TASK TO COMPLETE
Start at the line containing "Keep writing the" and stop at the line containing "return joined(parts)"; copy those lines exactly, both ends included, and no others.

INPUT ROWS

▬▬▬▬▬▬

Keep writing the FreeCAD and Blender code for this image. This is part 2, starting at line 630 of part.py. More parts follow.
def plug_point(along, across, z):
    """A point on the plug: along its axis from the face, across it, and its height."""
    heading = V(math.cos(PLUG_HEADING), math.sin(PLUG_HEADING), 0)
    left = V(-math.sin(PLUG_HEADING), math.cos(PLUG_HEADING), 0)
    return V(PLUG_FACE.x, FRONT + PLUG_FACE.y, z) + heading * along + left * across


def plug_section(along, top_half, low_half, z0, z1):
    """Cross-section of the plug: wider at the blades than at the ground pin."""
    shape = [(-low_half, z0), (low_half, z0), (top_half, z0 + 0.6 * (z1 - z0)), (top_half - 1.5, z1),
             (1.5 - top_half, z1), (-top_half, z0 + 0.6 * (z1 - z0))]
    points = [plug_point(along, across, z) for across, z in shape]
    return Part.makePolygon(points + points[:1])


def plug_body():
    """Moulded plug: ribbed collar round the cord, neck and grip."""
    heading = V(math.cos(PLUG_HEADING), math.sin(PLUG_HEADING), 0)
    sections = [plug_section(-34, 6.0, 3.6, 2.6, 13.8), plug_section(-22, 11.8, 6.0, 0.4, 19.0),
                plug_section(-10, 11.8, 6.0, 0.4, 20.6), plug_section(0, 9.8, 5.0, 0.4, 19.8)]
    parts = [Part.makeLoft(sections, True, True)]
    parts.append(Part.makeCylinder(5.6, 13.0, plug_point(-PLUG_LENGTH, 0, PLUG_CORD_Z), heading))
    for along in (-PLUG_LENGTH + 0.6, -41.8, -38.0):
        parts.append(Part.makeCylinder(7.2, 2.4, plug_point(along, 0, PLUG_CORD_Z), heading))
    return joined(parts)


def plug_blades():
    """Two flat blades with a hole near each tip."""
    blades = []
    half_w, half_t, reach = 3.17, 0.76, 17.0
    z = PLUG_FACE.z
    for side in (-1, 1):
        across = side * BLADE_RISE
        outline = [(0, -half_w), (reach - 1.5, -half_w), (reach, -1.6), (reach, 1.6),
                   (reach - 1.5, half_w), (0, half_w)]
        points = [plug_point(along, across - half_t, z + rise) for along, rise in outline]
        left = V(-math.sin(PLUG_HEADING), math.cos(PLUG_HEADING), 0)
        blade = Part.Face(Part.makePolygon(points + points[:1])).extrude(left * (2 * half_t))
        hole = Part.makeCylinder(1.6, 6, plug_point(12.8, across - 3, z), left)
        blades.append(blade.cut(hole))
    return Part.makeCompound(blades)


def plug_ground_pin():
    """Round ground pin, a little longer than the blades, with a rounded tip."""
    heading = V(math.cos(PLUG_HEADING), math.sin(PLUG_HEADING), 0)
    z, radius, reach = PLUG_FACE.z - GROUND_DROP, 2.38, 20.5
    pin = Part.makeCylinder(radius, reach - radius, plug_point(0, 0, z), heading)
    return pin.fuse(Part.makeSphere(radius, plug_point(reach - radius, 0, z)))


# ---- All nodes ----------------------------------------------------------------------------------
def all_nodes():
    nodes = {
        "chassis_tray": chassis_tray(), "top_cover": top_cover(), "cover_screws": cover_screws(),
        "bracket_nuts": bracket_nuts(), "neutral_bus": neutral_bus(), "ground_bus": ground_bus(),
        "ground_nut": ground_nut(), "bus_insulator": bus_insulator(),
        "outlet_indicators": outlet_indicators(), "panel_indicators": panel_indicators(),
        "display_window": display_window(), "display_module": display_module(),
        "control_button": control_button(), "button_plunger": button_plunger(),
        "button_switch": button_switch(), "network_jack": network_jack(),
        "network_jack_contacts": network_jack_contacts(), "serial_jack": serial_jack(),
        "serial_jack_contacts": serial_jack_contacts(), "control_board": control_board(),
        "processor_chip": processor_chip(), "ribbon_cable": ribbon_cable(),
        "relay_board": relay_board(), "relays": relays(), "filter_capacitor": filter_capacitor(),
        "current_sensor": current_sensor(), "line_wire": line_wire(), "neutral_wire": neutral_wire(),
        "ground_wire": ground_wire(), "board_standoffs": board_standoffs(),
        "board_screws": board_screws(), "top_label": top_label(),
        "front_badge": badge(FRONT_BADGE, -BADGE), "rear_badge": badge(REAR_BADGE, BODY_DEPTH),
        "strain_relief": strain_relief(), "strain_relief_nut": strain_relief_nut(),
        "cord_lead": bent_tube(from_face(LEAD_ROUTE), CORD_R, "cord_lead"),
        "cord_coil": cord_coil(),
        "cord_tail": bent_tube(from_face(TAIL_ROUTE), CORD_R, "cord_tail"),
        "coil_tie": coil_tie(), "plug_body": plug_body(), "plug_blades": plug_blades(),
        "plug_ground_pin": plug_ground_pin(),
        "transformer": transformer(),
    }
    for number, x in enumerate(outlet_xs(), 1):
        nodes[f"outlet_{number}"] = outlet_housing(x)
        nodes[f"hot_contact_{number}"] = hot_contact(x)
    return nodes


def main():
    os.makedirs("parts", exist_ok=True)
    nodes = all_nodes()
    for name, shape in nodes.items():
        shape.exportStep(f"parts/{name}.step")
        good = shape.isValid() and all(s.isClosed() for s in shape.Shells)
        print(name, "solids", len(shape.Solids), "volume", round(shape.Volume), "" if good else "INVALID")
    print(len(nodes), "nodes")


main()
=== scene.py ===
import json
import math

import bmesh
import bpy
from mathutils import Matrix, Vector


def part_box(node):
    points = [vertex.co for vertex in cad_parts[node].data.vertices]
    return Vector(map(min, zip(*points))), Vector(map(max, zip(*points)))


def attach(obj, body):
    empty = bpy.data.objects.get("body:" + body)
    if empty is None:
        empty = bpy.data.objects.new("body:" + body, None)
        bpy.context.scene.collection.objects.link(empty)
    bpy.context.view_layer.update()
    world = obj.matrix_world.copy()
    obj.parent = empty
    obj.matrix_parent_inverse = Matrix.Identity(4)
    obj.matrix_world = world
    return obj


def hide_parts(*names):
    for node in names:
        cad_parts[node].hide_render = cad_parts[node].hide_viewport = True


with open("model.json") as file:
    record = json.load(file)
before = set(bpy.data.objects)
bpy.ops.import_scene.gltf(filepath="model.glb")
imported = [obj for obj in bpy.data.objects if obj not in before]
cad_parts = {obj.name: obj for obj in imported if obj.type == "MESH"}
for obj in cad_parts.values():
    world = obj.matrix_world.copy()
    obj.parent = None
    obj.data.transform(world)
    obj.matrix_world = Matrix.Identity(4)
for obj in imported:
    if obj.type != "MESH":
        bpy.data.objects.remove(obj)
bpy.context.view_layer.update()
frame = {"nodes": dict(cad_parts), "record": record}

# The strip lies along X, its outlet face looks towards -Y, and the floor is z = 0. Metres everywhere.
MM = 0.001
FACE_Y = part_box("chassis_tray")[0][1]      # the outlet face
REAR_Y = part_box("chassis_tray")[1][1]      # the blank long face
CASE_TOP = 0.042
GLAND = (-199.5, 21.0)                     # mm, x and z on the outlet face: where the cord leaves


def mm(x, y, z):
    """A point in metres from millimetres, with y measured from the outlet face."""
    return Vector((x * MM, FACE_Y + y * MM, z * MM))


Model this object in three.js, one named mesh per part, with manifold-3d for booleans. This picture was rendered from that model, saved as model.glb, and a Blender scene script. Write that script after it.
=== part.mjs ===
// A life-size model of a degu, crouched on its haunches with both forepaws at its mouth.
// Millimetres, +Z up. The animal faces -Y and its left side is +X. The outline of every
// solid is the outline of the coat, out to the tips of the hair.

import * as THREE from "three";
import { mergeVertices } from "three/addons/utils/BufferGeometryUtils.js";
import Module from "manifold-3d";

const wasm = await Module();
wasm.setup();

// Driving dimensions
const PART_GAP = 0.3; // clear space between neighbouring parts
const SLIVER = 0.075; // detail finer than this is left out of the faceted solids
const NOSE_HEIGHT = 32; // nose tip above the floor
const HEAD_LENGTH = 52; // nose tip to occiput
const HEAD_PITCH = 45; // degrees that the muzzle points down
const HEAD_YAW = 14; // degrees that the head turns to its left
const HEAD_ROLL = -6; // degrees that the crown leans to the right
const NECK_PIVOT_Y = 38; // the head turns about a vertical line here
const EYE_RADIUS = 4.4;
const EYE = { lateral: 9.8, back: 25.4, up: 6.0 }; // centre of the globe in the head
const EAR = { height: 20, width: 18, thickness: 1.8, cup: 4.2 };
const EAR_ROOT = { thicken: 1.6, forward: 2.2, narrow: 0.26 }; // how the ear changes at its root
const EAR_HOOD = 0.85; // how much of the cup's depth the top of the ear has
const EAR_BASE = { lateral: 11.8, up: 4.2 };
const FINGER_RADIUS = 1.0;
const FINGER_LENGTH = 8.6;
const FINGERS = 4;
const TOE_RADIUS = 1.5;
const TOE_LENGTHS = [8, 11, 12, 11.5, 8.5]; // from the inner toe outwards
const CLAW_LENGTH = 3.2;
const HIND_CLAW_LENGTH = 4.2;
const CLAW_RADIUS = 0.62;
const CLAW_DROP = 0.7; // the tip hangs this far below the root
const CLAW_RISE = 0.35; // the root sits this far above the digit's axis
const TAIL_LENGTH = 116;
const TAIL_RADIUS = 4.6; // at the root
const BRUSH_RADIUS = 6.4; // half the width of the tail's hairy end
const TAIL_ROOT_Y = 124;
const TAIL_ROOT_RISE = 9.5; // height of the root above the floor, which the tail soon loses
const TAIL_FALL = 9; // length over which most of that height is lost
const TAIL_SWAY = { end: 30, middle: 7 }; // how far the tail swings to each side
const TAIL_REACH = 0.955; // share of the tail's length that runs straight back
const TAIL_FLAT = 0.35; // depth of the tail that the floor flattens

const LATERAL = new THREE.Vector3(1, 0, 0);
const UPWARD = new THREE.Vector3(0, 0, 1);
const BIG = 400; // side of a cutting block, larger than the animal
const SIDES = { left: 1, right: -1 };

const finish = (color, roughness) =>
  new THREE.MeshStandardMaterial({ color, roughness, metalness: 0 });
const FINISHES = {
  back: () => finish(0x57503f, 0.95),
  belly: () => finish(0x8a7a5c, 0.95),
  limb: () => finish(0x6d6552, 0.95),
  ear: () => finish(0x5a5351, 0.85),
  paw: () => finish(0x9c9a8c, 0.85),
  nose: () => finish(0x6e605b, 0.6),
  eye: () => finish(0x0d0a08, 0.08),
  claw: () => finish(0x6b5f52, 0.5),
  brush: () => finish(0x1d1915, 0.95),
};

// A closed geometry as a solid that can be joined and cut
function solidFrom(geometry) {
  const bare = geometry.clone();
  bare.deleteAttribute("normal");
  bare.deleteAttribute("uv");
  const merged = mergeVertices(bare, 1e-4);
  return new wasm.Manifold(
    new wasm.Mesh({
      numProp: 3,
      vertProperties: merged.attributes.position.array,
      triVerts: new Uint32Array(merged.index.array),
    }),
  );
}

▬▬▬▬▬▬

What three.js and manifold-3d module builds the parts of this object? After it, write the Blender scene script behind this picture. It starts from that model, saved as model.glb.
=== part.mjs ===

▬▬▬▬▬▬

SOLUTION TO THIS TASK
Keep writing the FreeCAD and Blender code for this image. This is part 2, starting at line 630 of part.py. More parts follow.
def plug_point(along, across, z):
    """A point on the plug: along its axis from the face, across it, and its height."""
    heading = V(math.cos(PLUG_HEADING), math.sin(PLUG_HEADING), 0)
    left = V(-math.sin(PLUG_HEADING), math.cos(PLUG_HEADING), 0)
    return V(PLUG_FACE.x, FRONT + PLUG_FACE.y, z) + heading * along + left * across


def plug_section(along, top_half, low_half, z0, z1):
    """Cross-section of the plug: wider at the blades than at the ground pin."""
    shape = [(-low_half, z0), (low_half, z0), (top_half, z0 + 0.6 * (z1 - z0)), (top_half - 1.5, z1),
             (1.5 - top_half, z1), (-top_half, z0 + 0.6 * (z1 - z0))]
    points = [plug_point(along, across, z) for across, z in shape]
    return Part.makePolygon(points + points[:1])


def plug_body():
    """Moulded plug: ribbed collar round the cord, neck and grip."""
    heading = V(math.cos(PLUG_HEADING), math.sin(PLUG_HEADING), 0)
    sections = [plug_section(-34, 6.0, 3.6, 2.6, 13.8), plug_section(-22, 11.8, 6.0, 0.4, 19.0),
                plug_section(-10, 11.8, 6.0, 0.4, 20.6), plug_section(0, 9.8, 5.0, 0.4, 19.8)]
    parts = [Part.makeLoft(sections, True, True)]
    parts.append(Part.makeCylinder(5.6, 13.0, plug_point(-PLUG_LENGTH, 0, PLUG_CORD_Z), heading))
    for along in (-PLUG_LENGTH + 0.6, -41.8, -38.0):
        parts.append(Part.makeCylinder(7.2, 2.4, plug_point(along, 0, PLUG_CORD_Z), heading))
    return joined(parts)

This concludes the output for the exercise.